Watchdog tells financial firms to be ready in case of no-deal Brexit
Financial firms in the UK should be ready in case Britain does not reach a trade deal with the European Union by December, according to a senior regulator.
Britain leaves the EU next week, with “business as usual” transition period in place until December. Formal trade talks are set to begin in the coming weeks.
“Firms still need to ensure they are prepared for a range of scenarios that may happen at the end of 2020,” said Nausicaa Delfas, the Financial Conduct Authority’s (FCA) executive director of international.
British banks, trading platforms and insurers are hoping to be granted access to EU markets after the transition period ends under the EU equivalence system, which the bloc uses to grant EU market access to countries deemed to have comparable regulatory regimes to its own.
In a speech in London this morning, Delfas said that because the UK has already enshrined all EU financial rules into its law, it would have “the most equivalent framework to the EU of any country in the world”.

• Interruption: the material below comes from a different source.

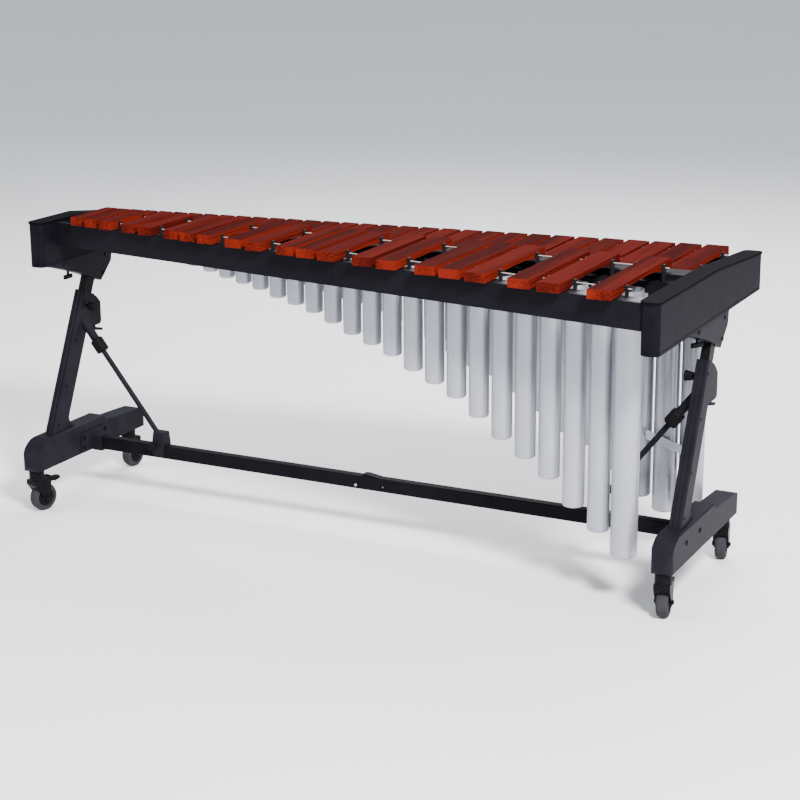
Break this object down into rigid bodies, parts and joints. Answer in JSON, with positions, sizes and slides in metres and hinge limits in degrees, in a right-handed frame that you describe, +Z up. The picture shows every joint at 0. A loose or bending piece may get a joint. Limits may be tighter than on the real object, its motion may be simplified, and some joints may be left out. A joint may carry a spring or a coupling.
{
  "type": "concert marimba",
  "caption": "Concert marimba with two rows of wooden bars over tuned tube resonators, on a wheeled frame with leaning height-adjustable legs.",
  "frame": {"origin": "on the floor, under the middle of the instrument", "axes": "+X along the bars' row towards the low notes, +Y towards the player, +Z up"},
  "size_m": [2.06, 0.8665, 0.9],
  "materials": {
    "bar_wood": "polished red hardwood",
    "cord": "braided cord",
    "post": "satin",
    "board": "dark satin lacquer",
    "rail": "silver-grey paint",
    "beam": "dark satin paint",
    "tube": "satin anodised",
    "block": "fine texture",
    "cap": "smooth satin",
    "frame": "cast and drawn, with a textured powder coat",
    "crossbar": "textured powder coat",
    "steel": "satin",
    "knob": "satin",
    "fork": "black enamel",
    "tread": "grey rubber"
  },
  "bodies": {
    "base": {"brace_clamps": "frame", "brace_collars": "knob", "brace_rods": "frame", "bracket_bolts": "steel", "crossbar_brackets": "frame", "crossbar_latch": "frame", "crossbar_sleeve": "steel", "high_brace_tube": "frame", "high_crossbar": "crossbar", "high_foot": "frame", "high_lever_housing": "frame", "high_pillar": "frame", "low_brace_tube": "frame", "low_crossbar": "crossbar", "low_foot": "frame", "low_lever_housing": "frame", "low_pillar": "frame"},
    "top_frame": {"natural_bars": "bar_wood", "accidental_bars": "bar_wood", "bar_cords": "cord", "bar_posts": "post", "front_boards": "board", "rear_boards": "board", "front_rail": "rail", "rear_rail": "beam", "centre_rail": "beam", "natural_resonators": "tube", "accidental_resonators": "tube", "resonator_strips": "tube", "resonator_spacer": "steel", "low_end_block": "block", "high_end_block": "block", "low_top_cap": "cap", "high_top_cap": "cap", "low_gusset": "frame", "high_gusset": "frame", "low_inner_tube": "fork", "high_inner_tube": "fork", "height_racks": "steel"},
    "low_height_release_body": {"low_height_lever": "knob"},
    "low_leg_knob_turn_body": {"low_leg_knob": "knob"},
    "low_block_knob_turn_body": {"low_block_knob": "knob"},
    "low_brace_knob_turn_body": {"low_brace_knob": "knob"},
    "high_height_release_body": {"high_height_lever": "knob"},
    "high_leg_knob_turn_body": {"high_leg_knob": "knob"},
    "high_block_knob_turn_body": {"high_block_knob": "knob"},
    "high_brace_knob_turn_body": {"high_brace_knob": "knob"},
    "button_body": {"crossbar_button": "steel"},
    "low_front_swivel_body": {"low_front_fork": "fork"},
    "low_front_spin_body": {"low_front_wheel": "tread"},
    "low_front_brake_press_body": {"low_front_brake": "fork"},
    "low_rear_swivel_body": {"low_rear_fork": "fork"},
    "low_rear_spin_body": {"low_rear_wheel": "tread"},
    "high_front_swivel_body": {"high_front_fork": "fork"},
    "high_front_spin_body": {"high_front_wheel": "tread"},
    "high_front_brake_press_body": {"high_front_brake": "fork"},
    "high_rear_swivel_body": {"high_rear_fork": "fork"},
    "high_rear_spin_body": {"high_rear_wheel": "tread"}
  },
  "joints": [
    {"name": "height_slide", "type": "slide", "parent": "base", "child": "top_frame", "axis": [0, 0.4179, 0.9085], "range_m": [-0.02, 0.12]},
    {"name": "low_height_release", "type": "hinge", "parent": "base", "child": "low_height_release_body", "pos_m": [1, 0.062, 0.52], "axis": [1, 0, 0], "range_deg": [0, 12], "stiffness_Nm_per_rad": 0.5, "springref_deg": -8.59},
    {"name": "low_leg_knob_turn", "type": "hinge", "parent": "base", "child": "low_leg_knob_turn_body", "pos_m": [0.972, 0.01106, 0.586], "axis": [-1, 0, 0], "range_deg": [-180, 180]},
    {"name": "low_block_knob_turn", "type": "hinge", "parent": "top_frame", "child": "low_block_knob_turn_body", "pos_m": [1, -0.052, 0.7], "axis": [0, 0, 1], "range_deg": [-180, 180]},
    {"name": "low_brace_knob_turn", "type": "hinge", "parent": "base", "child": "low_brace_knob_turn_body", "pos_m": [0.727, -0.025, 0.178], "axis": [0, -1, 0], "range_deg": [-180, 180]},
    {"name": "high_height_release", "type": "hinge", "parent": "base", "child": "high_height_release_body", "pos_m": [-1, 0.062, 0.52], "axis": [1, 0, 0], "range_deg": [0, 12], "stiffness_Nm_per_rad": 0.5, "springref_deg": -8.59},
    {"name": "high_leg_knob_turn", "type": "hinge", "parent": "base", "child": "high_leg_knob_turn_body", "pos_m": [-0.972, 0.01106, 0.586], "axis": [1, 0, 0], "range_deg": [-180, 180]},
    {"name": "high_block_knob_turn", "type": "hinge", "parent": "top_frame", "child": "high_block_knob_turn_body", "pos_m": [-1, -0.052, 0.7], "axis": [0, 0, 1], "range_deg": [-180, 180]},
    {"name": "high_brace_knob_turn", "type": "hinge", "parent": "base", "child": "high_brace_knob_turn_body", "pos_m": [-0.727, -0.025, 0.178], "axis": [0, -1, 0], "range_deg": [-180, 180]},
    {"name": "button_press", "type": "slide", "parent": "base", "child": "button_body", "axis": [0, 1, 0], "range_m": [0, 0.003], "stiffness_N_per_m": 300, "springref_m": -0.002},
    {"name": "low_front_swivel", "type": "hinge", "parent": "base", "child": "low_front_swivel_body", "pos_m": [1, -0.262, 0.14], "axis": [0, 0, 1], "continuous": true},
    {"name": "low_front_spin", "type": "hinge", "parent": "low_front_swivel_body", "child": "low_front_spin_body", "pos_m": [0.99687, -0.24225, 0.042], "axis": [0.9877, 0.1564, 0], "continuous": true},
    {"name": "low_front_brake_press", "type": "hinge", "parent": "low_front_swivel_body", "child": "low_front_brake_press_body", "pos_m": [0.99218, -0.21262, 0.096], "axis": [0.9877, 0.1564, 0], "range_deg": [-10, 0]},
    {"name": "low_rear_swivel", "type": "hinge", "parent": "base", "child": "low_rear_swivel_body", "pos_m": [1, 0.225, 0.14], "axis": [0, 0, 1], "continuous": true},
    {"name": "low_rear_spin", "type": "hinge", "parent": "low_rear_swivel_body", "child": "low_rear_spin_body", "pos_m": [0.99584, 0.24456, 0.042], "axis": [0.9781, 0.2079, 0], "continuous": true},
    {"name": "high_front_swivel", "type": "hinge", "parent": "base", "child": "high_front_swivel_body", "pos_m": [-1, -0.262, 0.14], "axis": [0, 0, 1], "continuous": true},
    {"name": "high_front_spin", "type": "hinge", "parent": "high_front_swivel_body", "child": "high_front_spin_body", "pos_m": [-0.99449, -0.24277, 0.042], "axis": [0.9613, -0.2756, 0], "continuous": true},
    {"name": "high_front_brake_press", "type": "hinge", "parent": "high_front_swivel_body", "child": "high_front_brake_press_body", "pos_m": [-0.98622, -0.21394, 0.096], "axis": [0.9613, -0.2756, 0], "range_deg": [-10, 0]},
    {"name": "high_rear_swivel", "type": "hinge", "parent": "base", "child": "high_rear_swivel_body", "pos_m": [-1, 0.225, 0.14], "axis": [0, 0, 1], "continuous": true},
    {"name": "high_rear_spin", "type": "hinge", "parent": "high_rear_swivel_body", "child": "high_rear_spin_body", "pos_m": [-0.9986, 0.24495, 0.042], "axis": [0.9976, -0.0698, 0], "continuous": true}
  ]
}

“As both the UK and EU are committed to open markets, there is also a strong rationale for both sides to discuss broadening their respective equivalence frameworks,” Delfas said.
In the coming months, Britain must also decide whether to grant EU-based financial firms can access UK investors under the same equivalence framework it has inherited by adopting EU law.
Delfas said this “provides a strong basis for the EU and UK to find each other equivalent across the full range of equivalence provisions”.
Although EU financial laws contain around 40 different equivalence provisions covering areas from insurance to share trading, access to EU markets remains more limited that the “passporting” granted to firms inside the bloc.
It emerged earlier this week that over 1,000 financial firms from the EU were planning to open offices in the UK after Brexit, in a bid to help counter the loss of business after passporting rights come to an end in December.
Although the EU has committed to completing equivalence assessments by the end of June, industry figures fear this could be overshadowed by broader trade talks between Britain and the bloc.
“We believe that equivalence decisions should be based on technical assessments,” Delfas said, adding that equivalence should be determined on the “outcomes” of rules rather than a need for regulations to be written identically.